AU JOUR LE JOUR
OSCAR WILDE

Il y a trois ou quatre ans, à une représentation bizarre qui eut lieu à l'Alcazar du faubourg Poissonnière, pendant laquelle on brûlait des parfums dans la coulisse, on se montrait à l'orchestre un gros jeune homme, a fat boy, sans un poil de barbe ni de moustache, des cheveux très blonds collés très bas sur le front et ramenés bizarrement sur les tempes. Ce gros homme applaudissait beaucoup avec des petits mouvements de mains mortes et se promenait beaucoup dans les couloirs avec un dandinement spécial. On le montrait beaucoup aux non-initiés : c'était Oscar Wilde, le triste personnage, qui vient de si tristement finir. Les personnes au courant savaient que ce fantoche en baudruche jouait un certain rôle chez nos voisins en faisant par ses ridicules de la propagande pour l'esthétisme. Quelques mois plus tard, on apprit qu'Oscar Wilde avait écrit une pièce en français, Salomé, et que Mme Sarah Bernhardt avait songé à la jouer. Cette pièce, quelques bibliophiles l'ont encore ; elle est surtout curieuse par sa couverture en papier violet, et si l'on sourit en la lisant maintenant, c'est qu'elle commence par une scène entre deux personnages appelés : Un jeune Syrien, un jeune Page.

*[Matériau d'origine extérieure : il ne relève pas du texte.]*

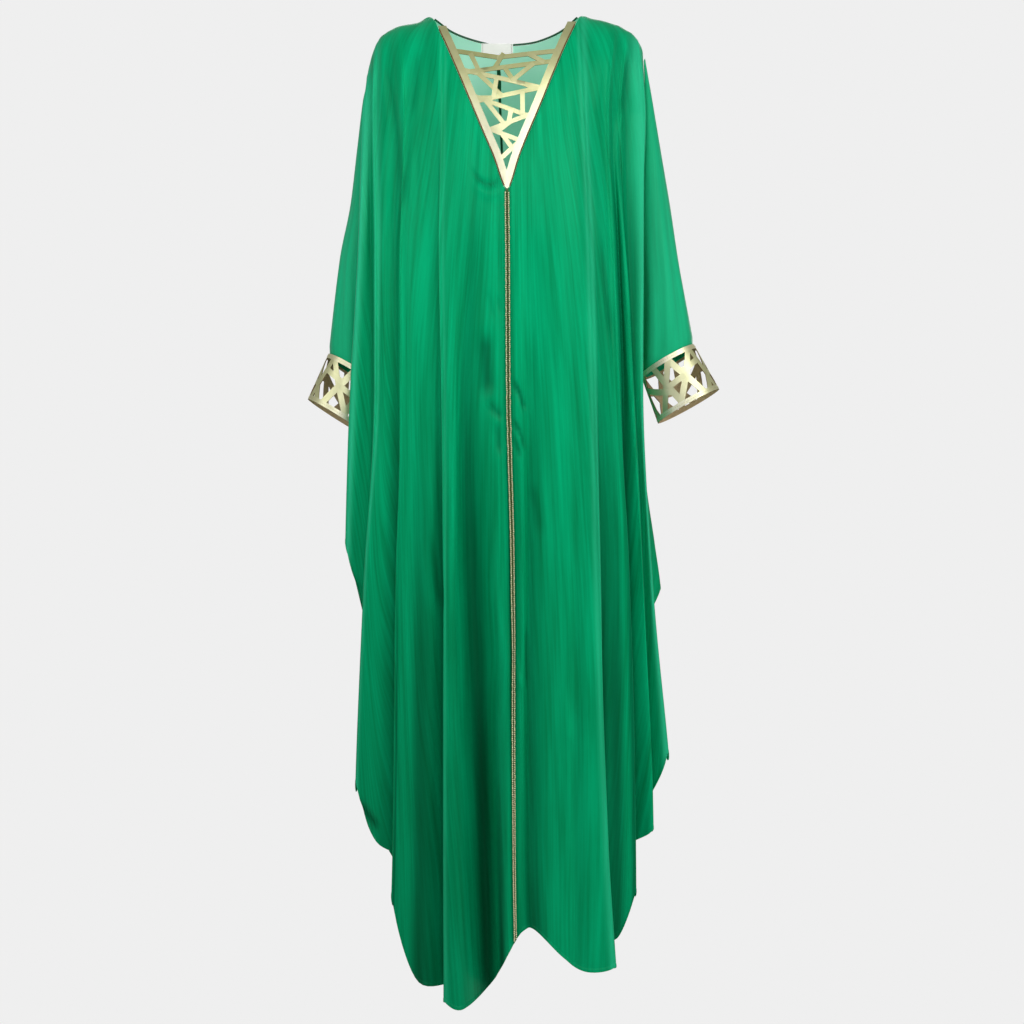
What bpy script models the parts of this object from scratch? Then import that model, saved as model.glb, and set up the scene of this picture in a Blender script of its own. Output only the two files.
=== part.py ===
"""Maxi kaftan held open by an invisible wearer, modelled piece by piece.

Metres, +Z up, the front faces -Y. The origin is the middle of the line between
the two neck points of the shoulder seams. Tables are in millimetres: "across"
is X, "drop" is the distance below the origin and "out" is the distance in front
of the origin for the front panels, and behind it for the back panel.
"""
import math

import bpy
import numpy as np
from mathutils.geometry import delaunay_2d_cdt

for old in list(bpy.data.objects):
    bpy.data.objects.remove(old, do_unlink=True)

MM = 0.001

# Thickness of each material and the gaps between the pieces
SILK_WALL = 1.2
LEATHER_WALL = 1.4
BRAID_WALL = 1.6
LABEL_WALL = 1.0
SEAM_GAP = 0.6
CENTRE_GAP = 0.8
INSERT_GAP = 1.2
EDGE_SPACE = 1.35
EDGE_INSET = 1.6
LAID_GAP = 0.5
BRAID_LIFT = 0.9

# Widths of the trims
NECK_BAND = 11.5
BRAID_WIDTH = 7.5
CUFF_BORDER = 7.0
CUFF_BAR = 6.0
INSERT_BAR = 5.6
BINDING_RADIUS = 1.5
CORD_SIDES = 6
SLIT_BINDING_WIDTH = 3.0

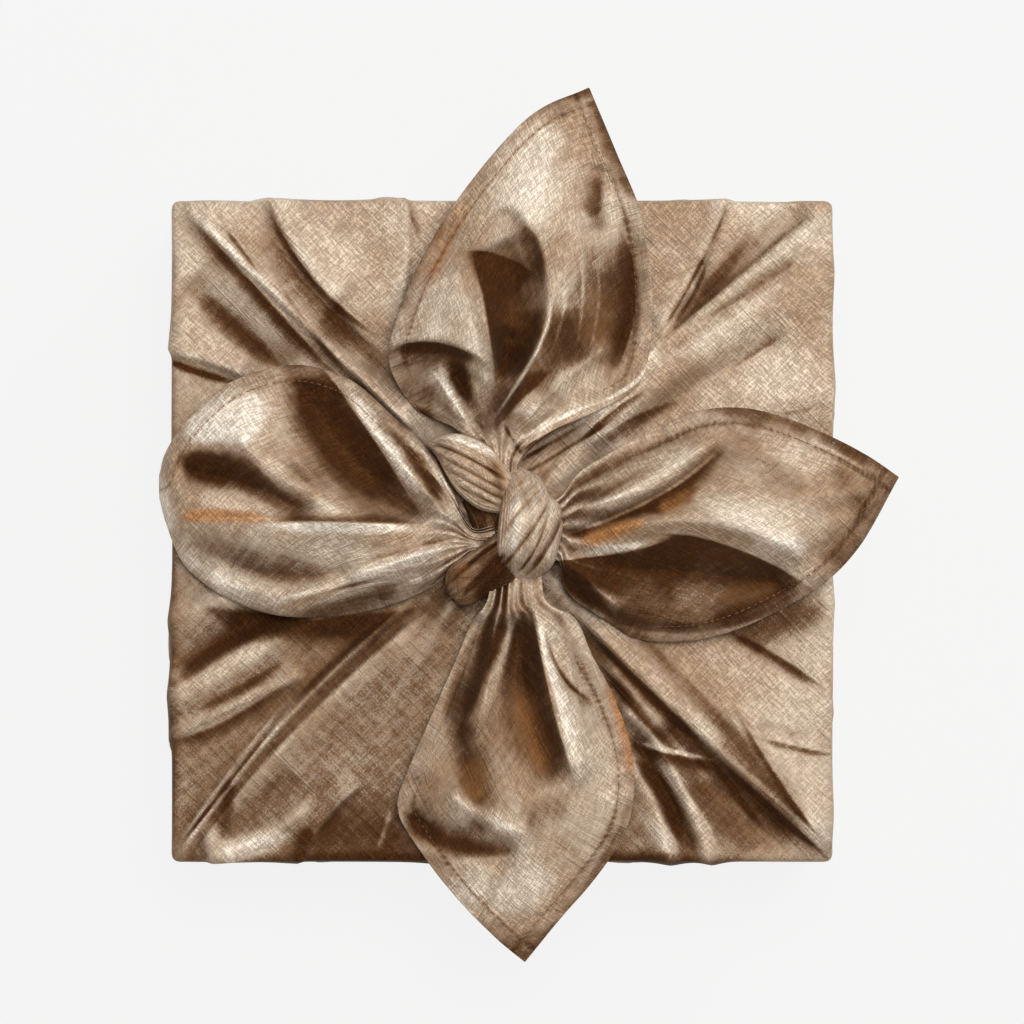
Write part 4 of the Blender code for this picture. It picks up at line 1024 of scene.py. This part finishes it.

Il y a des gens qui ont la vocation.

Mais Oscar Wilde n'a pas fait que Salomé, et ce n'est pas seulement par son procès qu'il a été connu : il détenait depuis plusieurs années le record du ridicule dans le monde littéraire de Londres. Ce fumiste avait su créer autour de lui un certain mouvement, et il traînait derrière lui une queue de pauvres diables de littérateurs qui espéraient arriver par lui à une certaine célébrité. Ils n'ont pas eu de chance et il n'y a guère que le jeune lord Douglas qui soit connu — et il n'est pas littérateur. C'est Oscar Wilde qui mit à la mode les tournesols. C'est lui fut caricaturé dans Patience, ce Burlesk, qui fut joué des milliers de fois dans tous les pays de langue anglaise, où grands et petits étaient enchantés de voir ridiculiser des artistes qui parlaient charabia et se mettaient, sans transition, à danser des pas aussi excentriques qu'anglais.

On raconte même que, lorsqu'on fit la première tournée de Patience en Amérique, les recettes ne furent pas tout d'abord très bonnes : l'impresario eut alors l'idée de faire venir Wilde, pour faire des conférences dans toutes les villes où l'on devait jouer Patience : il s'expliquait lui-même, tenant un lis à la main, et le résultat fut que Patience eut partout un succès énorme. L'individu qui se prête à une pareille exploitation de sa personnalité est un individu jugé.

Mais il ne manquait pas d'un certain sens pratique ; il comprit que l'esthétisme n'aurait qu'un temps. Et il se mit à faire du vrai théâtre et des articles de critique dont quelques-uns parurent dans le Nineteenth Century, l'Athœneum, la Fortnightly Review, c'est-à-dire dans les premières revues anglaises.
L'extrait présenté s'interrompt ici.